---------- Information provided ----------

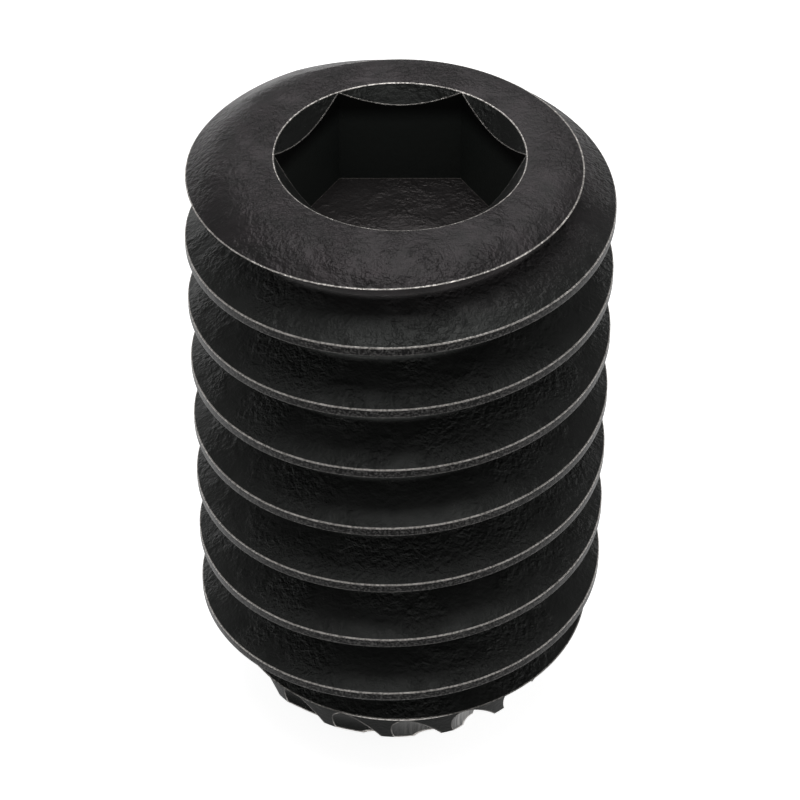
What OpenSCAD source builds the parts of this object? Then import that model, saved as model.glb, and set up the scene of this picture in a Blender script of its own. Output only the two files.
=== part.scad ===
// Socket set screw with a knurled cup point, size 5/16-18 UNC.
// Millimetres. The axis is +Z, the cup rim rests on z = 0 and the socket
// opens upwards. One solid steel piece.

/* [Thread] */
// Diameter over the thread crests
thread_d = 7.938; // [7.6:0.001:8.3]
// Distance from one crest to the next, 18 to the inch
thread_pitch = 1.411; // [1.25:0.001:1.5]
// Depth of the thread from crest to root
thread_depth = 0.84; // [0.7:0.01:0.88]
// Width of the flat on the crest
crest_w = 0.176; // [0.15:0.001:0.26]
// Height of the lowest groove above the rim, measured on the +X side
groove_z = 1.065; // [0.3:0.005:1.7]

/* [Body] */
// Length from the cup rim to the top face
screw_len = 12.7; // [9:0.1:19]
// Width of the rolled and bevelled edge, from the crests in to the flat ring on top
top_edge_w = 1.12; // [0.9:0.01:1.3]
// Radius that rolls the top face over into its bevel
top_round_r = 1.3; // [0.4:0.1:1.6]
// Slope of the top bevel below the horizontal
top_bevel_deg = 35; // [28:1:42]

/* [Socket] */
// Hex socket across its flats, 5/32 inch
hex_af = 3.969; // [3.5:0.001:4.4]
// Depth of the socket
socket_depth = 1.98; // [1.4:0.02:4]
// How far the countersink opens past the hex flats
countersink_w = 0.316; // [0.316:0.002:0.5]
// How far in under the hex flats the countersink starts
countersink_in = 0.2; // [0.1:0.01:0.3]
// Included angle of the countersink
countersink_deg = 95; // [80:1:120]

/* [Cup point] */
// Height of the cone from the rim up to the tooth shoulder
tooth_cone_h = 0.8; // [0.6:0.02:1]
// Angle of the cone below the tooth shoulder, from the axis
tooth_cone_deg = 46; // [38:1:48]
// Height of the neck from the tooth shoulder up to the thread's bevel
neck_h = 0.56; // [0.5:0.02:0.8]
// Step in from the thread's root to the top of the neck
neck_step = 0.01; // [0.01:0.005:0.1]
// Taper of the neck, from its top in to the tooth shoulder
neck_taper = 0.07; // [0.02:0.01:0.2]
// Angle of the bevel from the neck up to the thread, from the axis
point_bevel_deg = 45; // [35:1:50]
// Width of the rim outside the cup
rim_w = 0.3; // [0.2:0.01:0.4]
// Included angle of the cup
cup_deg = 120; // [110:1:140]

/* [Knurl] */
// Number of knurl teeth around the point
teeth = 16; // [14:1:18]
// Width of the land left between two scallops
tooth_land = 0.09; // [0.06:0.01:0.3]
// Lean of each scallop off the radius, so that the teeth bite when backed out
scallop_lean = 48; // [40:1:50]
// Slope of each scallop, down and in towards the rim
scallop_dip = 33; // [30:1:36]
// Height of the scallop's axis above the tooth shoulder
scallop_rise = -0.05; // [-0.15:0.01:0.05]
// Turn of the first scallop from the +X side
scallop_turn = 6.8; // [0:0.1:22.5]
// How far each scallop runs on past the tooth shoulder, along its own axis
scallop_out = 0.55; // [0.5:0.05:0.7]

/* [Hidden] */
$fn = 96;
eps = 0.01;
steps_per_turn = 48;
steel = [0.13, 0.13, 0.13];

thread_r = thread_d / 2;
root_r = thread_r - thread_depth;
hex_corner_r = hex_af / 2 / cos(30);
countersink_r = hex_af / 2 + countersink_w;
countersink_floor_r = hex_af / 2 - countersink_in;
countersink_h = (countersink_r - countersink_floor_r) / tan(countersink_deg / 2);
neck_top_r = root_r - neck_step;
shoulder_r = neck_top_r - neck_taper;
rim_r = shoulder_r - tooth_cone_h * tan(tooth_cone_deg);
cup_r = rim_r - rim_w;
cup_h = cup_r / tan(cup_deg / 2);
neck_top_z = tooth_cone_h + neck_h;
point_bevel_h = (thread_r - neck_top_r) / tan(point_bevel_deg);
round_steps = 8;
top_flat_r = thread_r - top_edge_w;
round_end_r = top_flat_r + top_round_r * sin(top_bevel_deg);
round_end_drop = top_round_r * (1 - cos(top_bevel_deg));
top_bevel_drop = round_end_drop + (thread_r - round_end_r) * tan(top_bevel_deg);
groove_out = 0.1;
groove_turns = ceil(screw_len / thread_pitch) + 2;
tooth_pitch = 2 * PI * shoulder_r / teeth;
scallop_r = (tooth_pitch - tooth_land) / 2 * cos(scallop_lean);
scallop_in = 3;

// Half outline of the blank before threading, from the rim up to the top face
function blank_outline() = concat(
    [[0, 0],
     [rim_r, 0],
     [shoulder_r, tooth_cone_h],
     [neck_top_r, neck_top_z],
     [thread_r, neck_top_z + point_bevel_h],
     [thread_r, screw_len - top_bevel_drop]],
    [for (i = [round_steps : -1 : 0])
        let (a = top_bevel_deg * i / round_steps)
        [top_flat_r + top_round_r * sin(a), screw_len - top_round_r * (1 - cos(a))]],
    [[0, screw_len]]);

// Half width of the V groove at radius r
function groove_half_w(r) =
    (thread_pitch - crest_w) / 2 - (thread_r - r) * tan(30);

module blank() {
    rotate_extrude()
        polygon(blank_outline());
}

// Right-hand V groove with a flat root, wound up the whole length
module thread_groove() {
    out_r = thread_r + groove_out;
    last = groove_turns * steps_per_turn;
    points = [for (i = [0 : last])
        let (a = 360 * i / steps_per_turn,
             z = groove_z + thread_pitch * (i / steps_per_turn - 1))
        for (corner = [[root_r, -1], [out_r, -1], [out_r, 1], [root_r, 1]])
            [corner[0] * cos(a), corner[0] * sin(a),
             z + corner[1] * groove_half_w(corner[0])]];
    sides = [for (i = [0 : last - 1], j = [0 : 3])
        let (a = 4 * i + j, b = 4 * i + (j + 1) % 4)
        for (t = [[a, b, b + 4], [a, b + 4, a + 4]]) t];
    ends = [[3, 2, 1, 0],
            [4 * last, 4 * last + 1, 4 * last + 2, 4 * last + 3]];
    polyhedron(points = points, faces = concat(ends, sides), convexity = 10);
}

// Hex socket with a flat floor and a countersunk mouth
module socket() {
    translate([0, 0, screw_len - socket_depth])
        cylinder(h = socket_depth + eps, r = hex_corner_r, $fn = 6);
    translate([0, 0, screw_len - countersink_h])
        cylinder(h = countersink_h + eps, r1 = countersink_floor_r,
                 r2 = countersink_r + eps * tan(countersink_deg / 2));
}

// Conical hollow of the cup point
module cup() {
    translate([0, 0, -eps])
        cylinder(h = cup_h, r1 = cup_r, r2 = 0);
}

// Ring of leaning scallops, sloping down to the rim, that leaves the knurl teeth standing
module knurl() {
    for (i = [0 : teeth - 1])
        rotate([0, 0, scallop_turn + i * 360 / teeth])
            translate([shoulder_r, 0, tooth_cone_h + scallop_rise])
                rotate([0, 90 - scallop_dip, -scallop_lean])
                    translate([0, 0, -scallop_in])
                        cylinder(h = scallop_in + scallop_out, r = scallop_r, $fn = 32);
}

module set_screw() {
    color(steel)
        difference() {
            blank();
            thread_groove();
            socket();
            cup();
            knurl();
        }
}

set_screw();
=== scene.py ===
"""Socket set screw with a knurled cup point: its finished mesh, its black oxide steel and a plain studio."""

import math

import bmesh
import bpy
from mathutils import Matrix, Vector


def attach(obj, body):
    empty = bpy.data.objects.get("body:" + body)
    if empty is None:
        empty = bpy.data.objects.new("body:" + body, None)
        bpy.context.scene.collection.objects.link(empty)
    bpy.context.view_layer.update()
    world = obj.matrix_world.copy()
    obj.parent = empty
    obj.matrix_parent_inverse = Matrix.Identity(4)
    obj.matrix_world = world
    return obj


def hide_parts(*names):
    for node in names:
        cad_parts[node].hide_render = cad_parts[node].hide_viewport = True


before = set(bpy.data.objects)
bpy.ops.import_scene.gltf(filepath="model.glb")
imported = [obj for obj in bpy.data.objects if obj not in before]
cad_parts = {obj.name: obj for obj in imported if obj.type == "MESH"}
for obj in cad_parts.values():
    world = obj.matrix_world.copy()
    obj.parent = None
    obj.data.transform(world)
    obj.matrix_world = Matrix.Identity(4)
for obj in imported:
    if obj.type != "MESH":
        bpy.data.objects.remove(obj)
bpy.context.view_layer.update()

MM = 0.001

# All sizes of the screw are in millimetres, and it is shaped at that scale before it is shrunk to metres.

# Thread, 5/16-18 UNC; CREST_Z is the height of a crest's middle above the rim on the +X side
THREAD_R = 3.969
THREAD_DEPTH = 0.84
ROOT_R = THREAD_R - THREAD_DEPTH
PITCH = 1.411
FLANK_DEG = 30
CREST_W = 0.176
CREST_Z = 0.359
CREST_ROUND = 0.03
ROOT_ROUND = 0.12

# Body; STOCK_R is the bar that the thread is cut from
LENGTH = 12.7
TOP_FLAT_R = 2.849
TOP_ROUND_R = 1.3
TOP_BEVEL_DEG = 35
STOCK_R = THREAD_R + 0.5

# Socket
HEX_AF = 3.969
HEX_CORNER_R = HEX_AF / 2 / math.cos(math.pi / 6)
SOCKET_DEPTH = 1.98
COUNTERSINK_R = HEX_AF / 2 + 0.316
COUNTERSINK_FLOOR_R = HEX_AF / 2 - 0.2
COUNTERSINK_HALF = math.radians(95 / 2)
COUNTERSINK_ROUND = 0.04

# Cup point
NECK_TOP_R = ROOT_R - 0.01
NECK_TOP_Z = 1.36
SHOULDER_R = NECK_TOP_R - 0.07
SHOULDER_Z = 0.8
RIM_R = SHOULDER_R - SHOULDER_Z * math.tan(math.radians(46))
CUP_R = RIM_R - 0.3
CUP_HALF = math.radians(60)

# Knurl; a scallop runs SCALLOP_IN and SCALLOP_OUT from the shoulder along its own axis
TEETH = 16
TOOTH_LAND = 0.09
SCALLOP_RISE = -0.05
SCALLOP_TURN = math.radians(6.8)
SCALLOP_LEAN = math.radians(48)
SCALLOP_DIP = math.radians(33)
SCALLOP_R = (math.tau * SHOULDER_R / TEETH - TOOTH_LAND) / 2 * math.cos(SCALLOP_LEAN)
SCALLOP_IN = 2.3
SCALLOP_OUT = 0.55

# Fineness of the mesh: steps in a turn, in a small round and in the rolled top edge, sides of a scallop,
# how close two points are when they are welded, and the sharpest angle that is shaded smooth
TURN_STEPS = 144
ROUND_STEPS = 4
TOP_ROUND_STEPS = 12
SCALLOP_SIDES = 48
WELD = 0.0005
SMOOTH_ANGLE = math.radians(25)

# Noises of the oxide; each scale is in repeats per millimetre
OXIDE_NOISES = {
    # Patches 1.4 mm across
    "clouds": {"Scale": 0.7, "Detail": 3, "Roughness": 0.6},
    # Blotches 0.45 mm across
    "dents": {"Scale": 2.2, "Detail": 2, "Roughness": 0.5},
    # Etched grains of 0.1 mm
    "skin": {"Scale": 10, "Detail": 2, "Roughness": 0.6, "Distortion": 0.2},
    # Specks of 0.04 mm
    "grain": {"Scale": 24, "Detail": 2, "Roughness": 0.6},
}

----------

Written instruction:
Quote the listing word for word from its first line through the line in which "groove_z = 1.065; // [0.3:0.005:1.7]" appears.

The output:
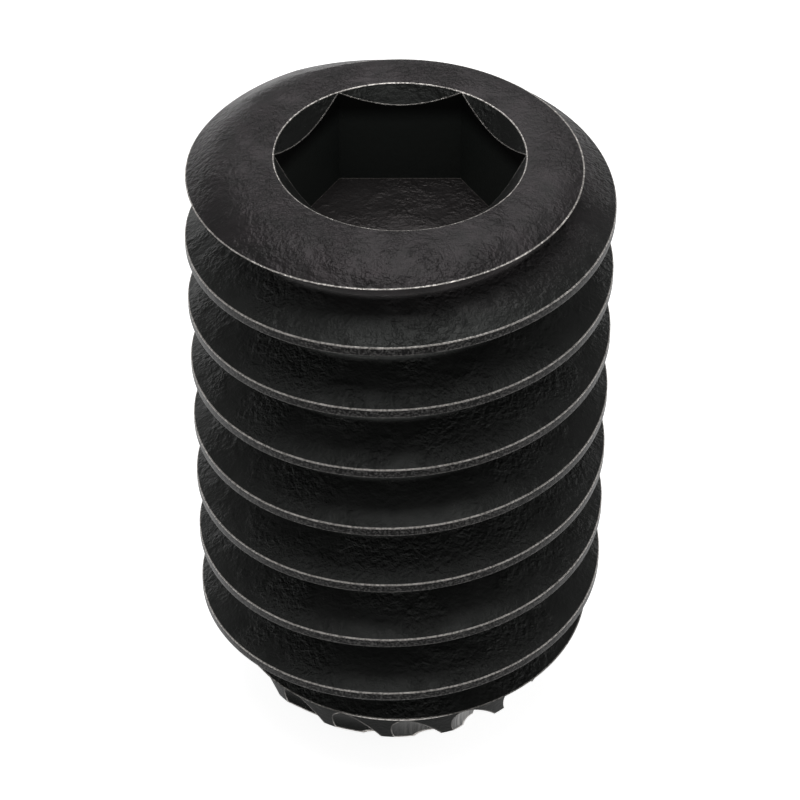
What OpenSCAD source builds the parts of this object? Then import that model, saved as model.glb, and set up the scene of this picture in a Blender script of its own. Output only the two files.
=== part.scad ===
// Socket set screw with a knurled cup point, size 5/16-18 UNC.
// Millimetres. The axis is +Z, the cup rim rests on z = 0 and the socket
// opens upwards. One solid steel piece.

/* [Thread] */
// Diameter over the thread crests
thread_d = 7.938; // [7.6:0.001:8.3]
// Distance from one crest to the next, 18 to the inch
thread_pitch = 1.411; // [1.25:0.001:1.5]
// Depth of the thread from crest to root
thread_depth = 0.84; // [0.7:0.01:0.88]
// Width of the flat on the crest
crest_w = 0.176; // [0.15:0.001:0.26]
// Height of the lowest groove above the rim, measured on the +X side
groove_z = 1.065; // [0.3:0.005:1.7]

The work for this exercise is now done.